---------- DATA SHOWN ----------
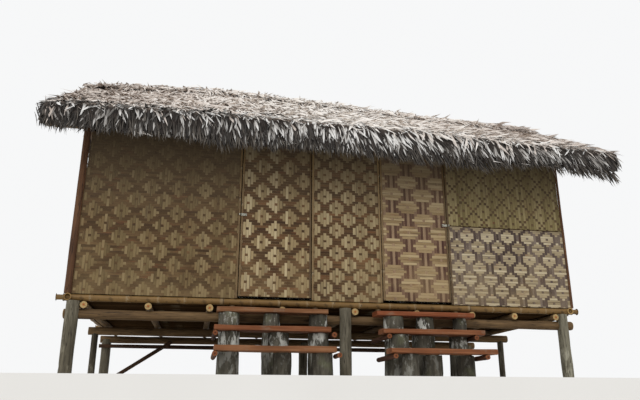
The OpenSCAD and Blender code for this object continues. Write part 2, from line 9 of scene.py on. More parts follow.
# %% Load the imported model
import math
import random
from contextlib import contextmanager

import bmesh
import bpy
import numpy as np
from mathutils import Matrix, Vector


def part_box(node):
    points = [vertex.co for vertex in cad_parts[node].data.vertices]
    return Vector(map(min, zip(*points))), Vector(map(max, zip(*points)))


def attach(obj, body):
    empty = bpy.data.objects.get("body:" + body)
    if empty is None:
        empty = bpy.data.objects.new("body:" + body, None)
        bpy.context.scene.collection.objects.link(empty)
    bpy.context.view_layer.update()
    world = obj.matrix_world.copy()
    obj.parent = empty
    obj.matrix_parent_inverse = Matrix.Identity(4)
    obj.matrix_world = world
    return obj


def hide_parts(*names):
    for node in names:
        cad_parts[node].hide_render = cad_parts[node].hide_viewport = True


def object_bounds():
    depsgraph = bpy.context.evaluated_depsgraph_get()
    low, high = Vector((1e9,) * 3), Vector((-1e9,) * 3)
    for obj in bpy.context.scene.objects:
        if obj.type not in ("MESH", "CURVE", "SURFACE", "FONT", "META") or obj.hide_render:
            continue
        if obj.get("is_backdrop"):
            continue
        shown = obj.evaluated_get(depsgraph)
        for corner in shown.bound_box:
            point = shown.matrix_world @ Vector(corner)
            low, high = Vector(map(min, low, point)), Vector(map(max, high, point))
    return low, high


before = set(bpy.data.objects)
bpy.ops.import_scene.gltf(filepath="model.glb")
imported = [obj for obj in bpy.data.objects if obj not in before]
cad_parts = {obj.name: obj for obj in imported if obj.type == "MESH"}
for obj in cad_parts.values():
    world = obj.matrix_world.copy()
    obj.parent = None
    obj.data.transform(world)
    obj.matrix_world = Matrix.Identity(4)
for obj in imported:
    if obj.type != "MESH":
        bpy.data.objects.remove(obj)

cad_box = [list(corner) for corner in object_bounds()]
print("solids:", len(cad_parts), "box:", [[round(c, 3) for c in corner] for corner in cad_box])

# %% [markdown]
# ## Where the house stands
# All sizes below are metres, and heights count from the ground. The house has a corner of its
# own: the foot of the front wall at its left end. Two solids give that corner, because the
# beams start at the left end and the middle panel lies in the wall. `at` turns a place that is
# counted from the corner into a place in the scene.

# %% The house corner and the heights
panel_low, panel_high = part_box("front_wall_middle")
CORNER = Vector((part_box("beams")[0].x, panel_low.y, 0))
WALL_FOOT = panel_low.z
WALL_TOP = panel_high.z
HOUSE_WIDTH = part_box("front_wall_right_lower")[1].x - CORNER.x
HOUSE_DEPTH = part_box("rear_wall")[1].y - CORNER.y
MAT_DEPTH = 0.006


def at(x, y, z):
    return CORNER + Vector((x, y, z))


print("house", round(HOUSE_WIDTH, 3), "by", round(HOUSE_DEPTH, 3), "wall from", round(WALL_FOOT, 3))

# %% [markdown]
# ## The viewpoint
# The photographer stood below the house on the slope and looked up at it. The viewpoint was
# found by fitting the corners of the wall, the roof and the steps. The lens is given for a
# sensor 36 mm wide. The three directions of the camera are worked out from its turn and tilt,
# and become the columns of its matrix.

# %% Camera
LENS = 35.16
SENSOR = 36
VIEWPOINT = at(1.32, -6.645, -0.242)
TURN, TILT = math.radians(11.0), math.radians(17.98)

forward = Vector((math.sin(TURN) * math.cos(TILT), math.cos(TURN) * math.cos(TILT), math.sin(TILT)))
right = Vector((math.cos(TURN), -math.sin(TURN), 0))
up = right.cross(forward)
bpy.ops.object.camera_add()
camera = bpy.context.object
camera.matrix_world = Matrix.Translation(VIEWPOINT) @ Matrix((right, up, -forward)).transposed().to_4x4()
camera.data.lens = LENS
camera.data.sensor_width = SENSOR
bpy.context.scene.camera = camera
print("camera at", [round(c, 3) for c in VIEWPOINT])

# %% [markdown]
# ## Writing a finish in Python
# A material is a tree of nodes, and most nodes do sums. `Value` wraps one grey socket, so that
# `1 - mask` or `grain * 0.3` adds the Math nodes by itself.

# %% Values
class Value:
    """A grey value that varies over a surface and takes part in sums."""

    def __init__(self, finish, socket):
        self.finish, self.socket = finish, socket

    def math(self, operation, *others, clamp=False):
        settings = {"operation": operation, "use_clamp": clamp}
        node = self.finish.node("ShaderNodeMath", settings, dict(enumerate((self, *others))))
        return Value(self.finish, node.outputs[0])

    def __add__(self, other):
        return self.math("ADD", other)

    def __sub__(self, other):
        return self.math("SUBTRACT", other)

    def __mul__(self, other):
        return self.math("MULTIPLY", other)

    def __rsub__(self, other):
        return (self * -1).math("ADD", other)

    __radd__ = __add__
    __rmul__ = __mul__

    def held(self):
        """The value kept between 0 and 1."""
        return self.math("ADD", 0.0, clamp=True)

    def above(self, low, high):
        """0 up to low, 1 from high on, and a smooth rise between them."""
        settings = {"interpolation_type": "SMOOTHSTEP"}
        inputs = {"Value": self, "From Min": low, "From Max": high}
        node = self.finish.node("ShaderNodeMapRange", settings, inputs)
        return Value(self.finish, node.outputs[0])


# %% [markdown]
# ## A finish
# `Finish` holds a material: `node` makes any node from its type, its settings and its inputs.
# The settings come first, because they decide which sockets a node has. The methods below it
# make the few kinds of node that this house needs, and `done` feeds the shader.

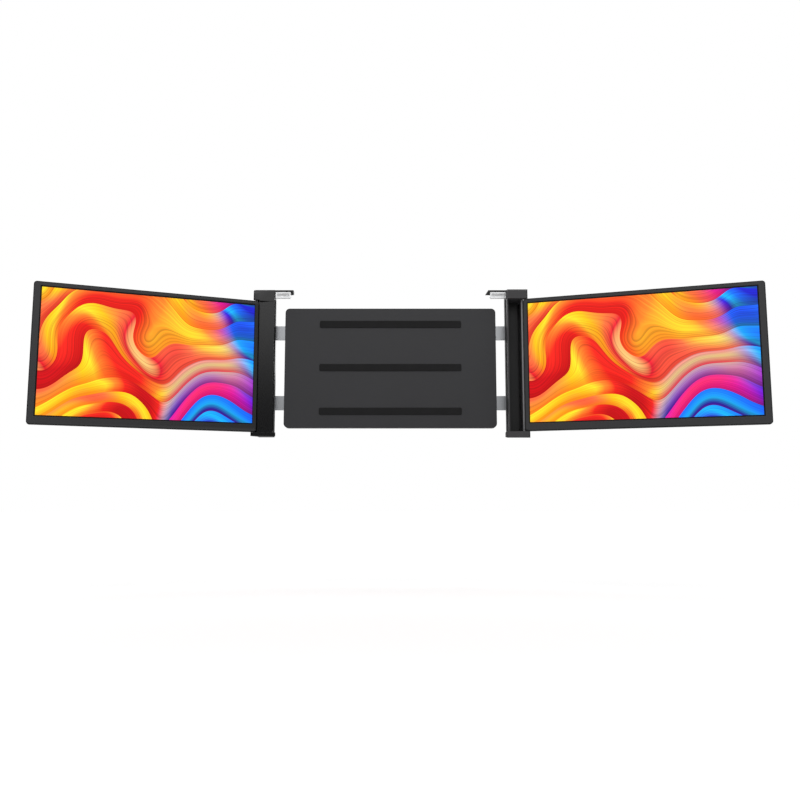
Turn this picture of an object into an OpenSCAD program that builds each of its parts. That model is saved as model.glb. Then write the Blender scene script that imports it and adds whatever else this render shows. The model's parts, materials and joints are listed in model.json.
----------
TASK GOAL:
Copy out every line of the data above, exactly as given.

SOLUTION TO THIS TASK:
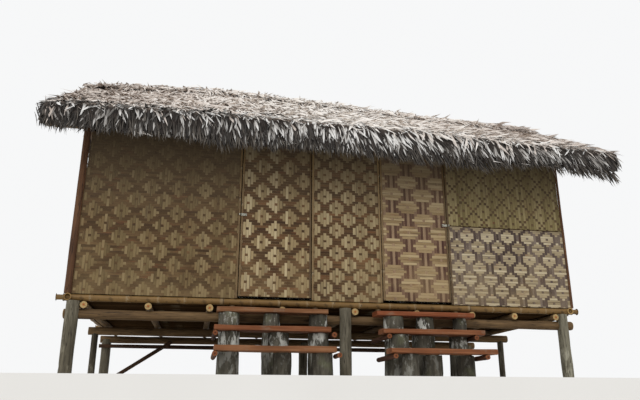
The OpenSCAD and Blender code for this object continues. Write part 2, from line 9 of scene.py on. More parts follow.
# %% Load the imported model
import math
import random
from contextlib import contextmanager

import bmesh
import bpy
import numpy as np
from mathutils import Matrix, Vector


def part_box(node):
    points = [vertex.co for vertex in cad_parts[node].data.vertices]
    return Vector(map(min, zip(*points))), Vector(map(max, zip(*points)))


def attach(obj, body):
    empty = bpy.data.objects.get("body:" + body)
    if empty is None:
        empty = bpy.data.objects.new("body:" + body, None)
        bpy.context.scene.collection.objects.link(empty)
    bpy.context.view_layer.update()
    world = obj.matrix_world.copy()
    obj.parent = empty
    obj.matrix_parent_inverse = Matrix.Identity(4)
    obj.matrix_world = world
    return obj


def hide_parts(*names):
    for node in names:
        cad_parts[node].hide_render = cad_parts[node].hide_viewport = True


def object_bounds():
    depsgraph = bpy.context.evaluated_depsgraph_get()
    low, high = Vector((1e9,) * 3), Vector((-1e9,) * 3)
    for obj in bpy.context.scene.objects:
        if obj.type not in ("MESH", "CURVE", "SURFACE", "FONT", "META") or obj.hide_render:
            continue
        if obj.get("is_backdrop"):
            continue
        shown = obj.evaluated_get(depsgraph)
        for corner in shown.bound_box:
            point = shown.matrix_world @ Vector(corner)
            low, high = Vector(map(min, low, point)), Vector(map(max, high, point))
    return low, high


before = set(bpy.data.objects)
bpy.ops.import_scene.gltf(filepath="model.glb")
imported = [obj for obj in bpy.data.objects if obj not in before]
cad_parts = {obj.name: obj for obj in imported if obj.type == "MESH"}
for obj in cad_parts.values():
    world = obj.matrix_world.copy()
    obj.parent = None
    obj.data.transform(world)
    obj.matrix_world = Matrix.Identity(4)
for obj in imported:
    if obj.type != "MESH":
        bpy.data.objects.remove(obj)

cad_box = [list(corner) for corner in object_bounds()]
print("solids:", len(cad_parts), "box:", [[round(c, 3) for c in corner] for corner in cad_box])

# %% [markdown]
# ## Where the house stands
# All sizes below are metres, and heights count from the ground. The house has a corner of its
# own: the foot of the front wall at its left end. Two solids give that corner, because the
# beams start at the left end and the middle panel lies in the wall. `at` turns a place that is
# counted from the corner into a place in the scene.

# %% The house corner and the heights
panel_low, panel_high = part_box("front_wall_middle")
CORNER = Vector((part_box("beams")[0].x, panel_low.y, 0))
WALL_FOOT = panel_low.z
WALL_TOP = panel_high.z
HOUSE_WIDTH = part_box("front_wall_right_lower")[1].x - CORNER.x
HOUSE_DEPTH = part_box("rear_wall")[1].y - CORNER.y
MAT_DEPTH = 0.006


def at(x, y, z):
    return CORNER + Vector((x, y, z))


print("house", round(HOUSE_WIDTH, 3), "by", round(HOUSE_DEPTH, 3), "wall from", round(WALL_FOOT, 3))

# %% [markdown]
# ## The viewpoint
# The photographer stood below the house on the slope and looked up at it. The viewpoint was
# found by fitting the corners of the wall, the roof and the steps. The lens is given for a
# sensor 36 mm wide. The three directions of the camera are worked out from its turn and tilt,
# and become the columns of its matrix.

# %% Camera
LENS = 35.16
SENSOR = 36
VIEWPOINT = at(1.32, -6.645, -0.242)
TURN, TILT = math.radians(11.0), math.radians(17.98)

forward = Vector((math.sin(TURN) * math.cos(TILT), math.cos(TURN) * math.cos(TILT), math.sin(TILT)))
right = Vector((math.cos(TURN), -math.sin(TURN), 0))
up = right.cross(forward)
bpy.ops.object.camera_add()
camera = bpy.context.object
camera.matrix_world = Matrix.Translation(VIEWPOINT) @ Matrix((right, up, -forward)).transposed().to_4x4()
camera.data.lens = LENS
camera.data.sensor_width = SENSOR
bpy.context.scene.camera = camera
print("camera at", [round(c, 3) for c in VIEWPOINT])

# %% [markdown]
# ## Writing a finish in Python
# A material is a tree of nodes, and most nodes do sums. `Value` wraps one grey socket, so that
# `1 - mask` or `grain * 0.3` adds the Math nodes by itself.

# %% Values
class Value:
    """A grey value that varies over a surface and takes part in sums."""

    def __init__(self, finish, socket):
        self.finish, self.socket = finish, socket

    def math(self, operation, *others, clamp=False):
        settings = {"operation": operation, "use_clamp": clamp}
        node = self.finish.node("ShaderNodeMath", settings, dict(enumerate((self, *others))))
        return Value(self.finish, node.outputs[0])

    def __add__(self, other):
        return self.math("ADD", other)

    def __sub__(self, other):
        return self.math("SUBTRACT", other)

    def __mul__(self, other):
        return self.math("MULTIPLY", other)

    def __rsub__(self, other):
        return (self * -1).math("ADD", other)

    __radd__ = __add__
    __rmul__ = __mul__

    def held(self):
        """The value kept between 0 and 1."""
        return self.math("ADD", 0.0, clamp=True)

    def above(self, low, high):
        """0 up to low, 1 from high on, and a smooth rise between them."""
        settings = {"interpolation_type": "SMOOTHSTEP"}
        inputs = {"Value": self, "From Min": low, "From Max": high}
        node = self.finish.node("ShaderNodeMapRange", settings, inputs)
        return Value(self.finish, node.outputs[0])


# %% [markdown]
# ## A finish
# `Finish` holds a material: `node` makes any node from its type, its settings and its inputs.
# The settings come first, because they decide which sockets a node has. The methods below it
# make the few kinds of node that this house needs, and `done` feeds the shader.

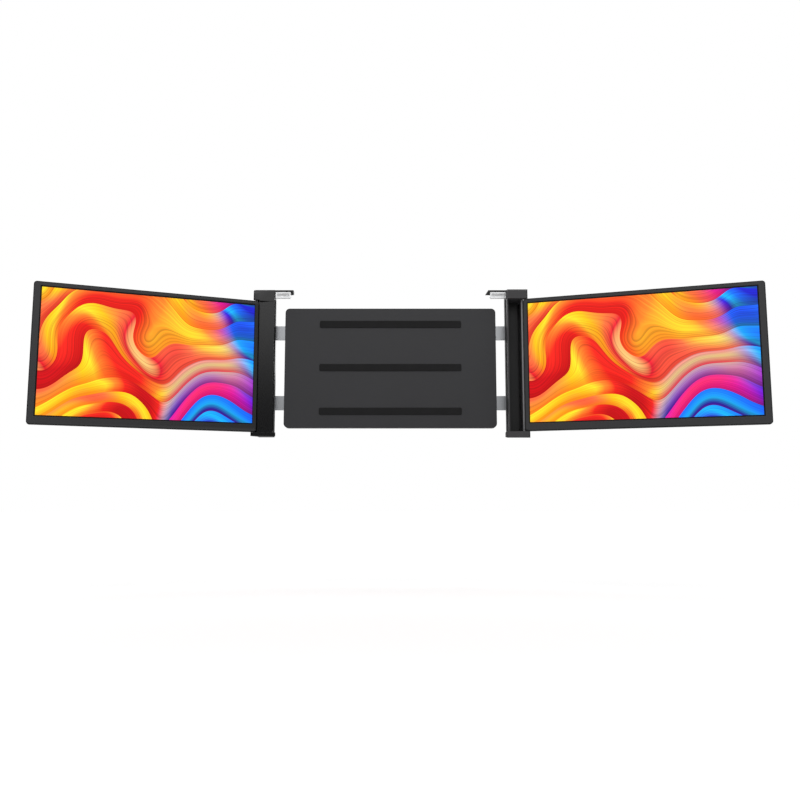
Turn this picture of an object into an OpenSCAD program that builds each of its parts. That model is saved as model.glb. Then write the Blender scene script that imports it and adds whatever else this render shows. The model's parts, materials and joints are listed in model.json.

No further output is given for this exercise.